Nationwide, municipalities are considering ways to promote broadband networks in their communities with these goals in mind. Often, these municipal efforts are intended to complement wireline and cable networks by extending reach to areas that these incumbent networks do not, or cannot, reach. A number of promising cooperative efforts between municipalities and multiple private sector partners already exist and are underway. While legitimate concerns have been raised about municipal involvement, municipalities can and should find solutions that are open, transparent, and reasonably competitively neutral.

Because circumstances vary across municipalities, there is no one-size-fits-all prescription. Accordingly, no statewide statutory barriers to municipal participation, whether explicit or de facto, should be erected. Some municipalities may find private sector partners able to provide all of their services. Others may find private partners able to provide some, but not all, of the services they require. Still others – because of their small size, remote location, or other unique characteristics – may not find any private sector partners able to make the business case to provide their required services. The key and overarching principle is that municipalities, to the extent practical, should use open, competitively neutral processes to determine the private sector involvement and maintain those principles throughout the network’s operational life.

This approach gives municipalities the flexibility to address their particular circumstances. Because competitive circumstances vary greatly, what is practical will also vary. But this approach also admonishes municipalities to use open, transparent processes that will give ample opportunity for all stakeholders to be heard and will encourage the maximum practical private sector involvement. Many acceptable implementations of this approach are possible and, in fact, are being demonstrated in the marketplace voluntarily.

As a general guideline, however, municipalities should first assess unmet needs, underserved areas, and future requirements, as well as develop a technology-neutral requirements document. This process might involve working with private-sector consulting firms. A vendor-neutral evaluation process would then determine the best-suited technology, capabilities, and providers. In keeping with competitive neutrality, new private sector entrants, established firms with existing facilities, and out-of-region established firms would be free to bid on the service provision and network operational requirements as they see fit. Also, municipal efforts would not get preferred access to rights-of-way or other favored treatment.

In summary, HTBC opposes state laws that erect explicit or de facto barriers to municipal participation. Municipalities must be allowed to pursue broadband network solutions, and private sector firms must not be foreclosed from choosing to invest in and partner with municipalities. A framework of open processes and reasonable competitive neutrality allows all stakeholders to be heard.
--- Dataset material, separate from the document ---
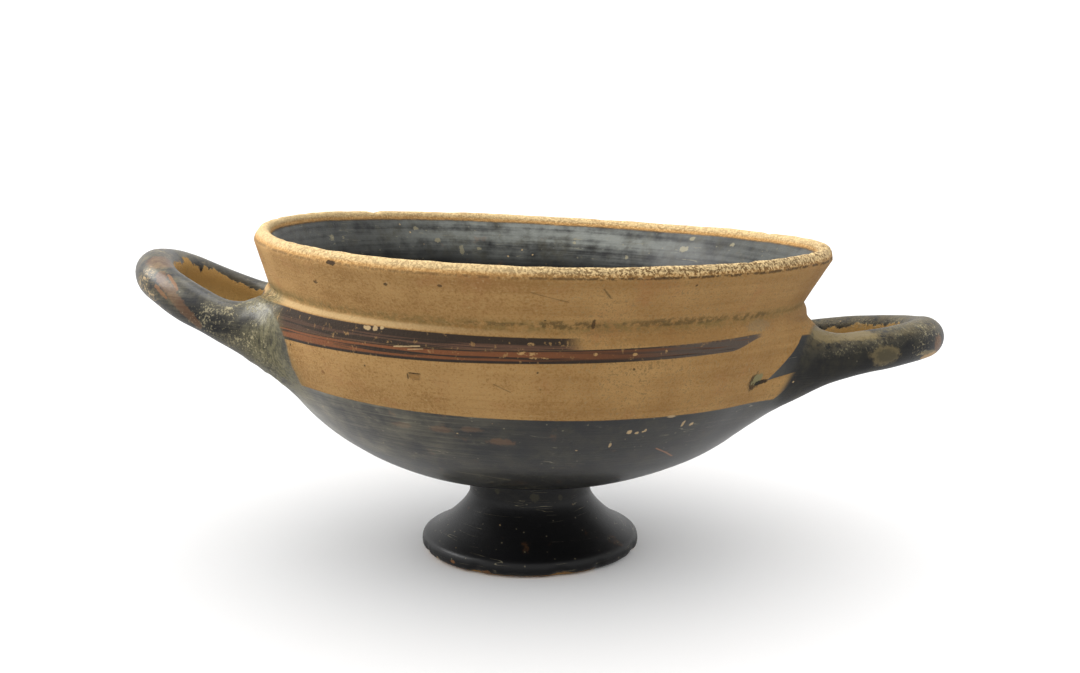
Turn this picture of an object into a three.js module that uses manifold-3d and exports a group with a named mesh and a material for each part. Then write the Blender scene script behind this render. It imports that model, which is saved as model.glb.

Reasonable examples are already being demonstrated in the marketplace voluntarily and without statutory mandates. We believe such a framework can encourage public-private partnerships that advance the goal of making affordable and high quality broadband available to all Americans.



The six trade associations that comprise HTBC are:

a. The Business Software Alliance ("BSA") is an international organization representing leading software and e-commerce developers in 65 countries around the world.

b. The Consumer Electronics Association ("CEA") is the preeminent trade association promoting growth in the consumer technology industry through technology policy, events, research, promotion and the fostering of business and strategic relationships. CEA represents more than 2,000 corporate members involved in the design, development, manufacturing, distribution and integration of audio, video, mobile electronics, wireless and landline communications, information technology, home networking, multimedia and accessory products, as well as related services that are sold through consumer channels. Combined, CEA's members account for more than $113 billion in annual sales.

c. The Information Technology Industry Council ("ITI") is an elite group of 31 of the world's leading providers of information technology products and services, including computer, networking, data storage, communications, and Internet equipment, software, and services. ITI helps member companies achieve their policy objectives through building relationships with Members of Congress, Administration officials, and foreign governments; organizing industry-wide consensus on policy issues; and working to enact tech-friendly government policies.

d. The National Association of Manufacturers ("NAM") is the largest United States industrial trade association, with more than 12,000 members and 350 member associations in every industrial sector and all 50 States.

e. The Semiconductor Industry Association ("SIA") is the premier trade association representing the $100 billion United States microchip industry. SIA member companies account for more than ninety percent of United States-based semiconductor production.

f. The Telecommunications Industry Association ("TIA") is the leading trade association serving the communications and information technology industry, with proven strengths in standards development, domestic and international public policy, and trade shows. Through its worldwide activities, TIA facilitates business development opportunities and a competitive market environment. The association also provides a forum for its over 600 member companies, the manufacturers and suppliers of products, and services used in global communications.

While its members each serve as a major force for advocating the public policy objectives of their own members, HTBC was established to highlight their common interest in, and to ensure sustained advocacy for, public policies that promote broadband deployment and competition.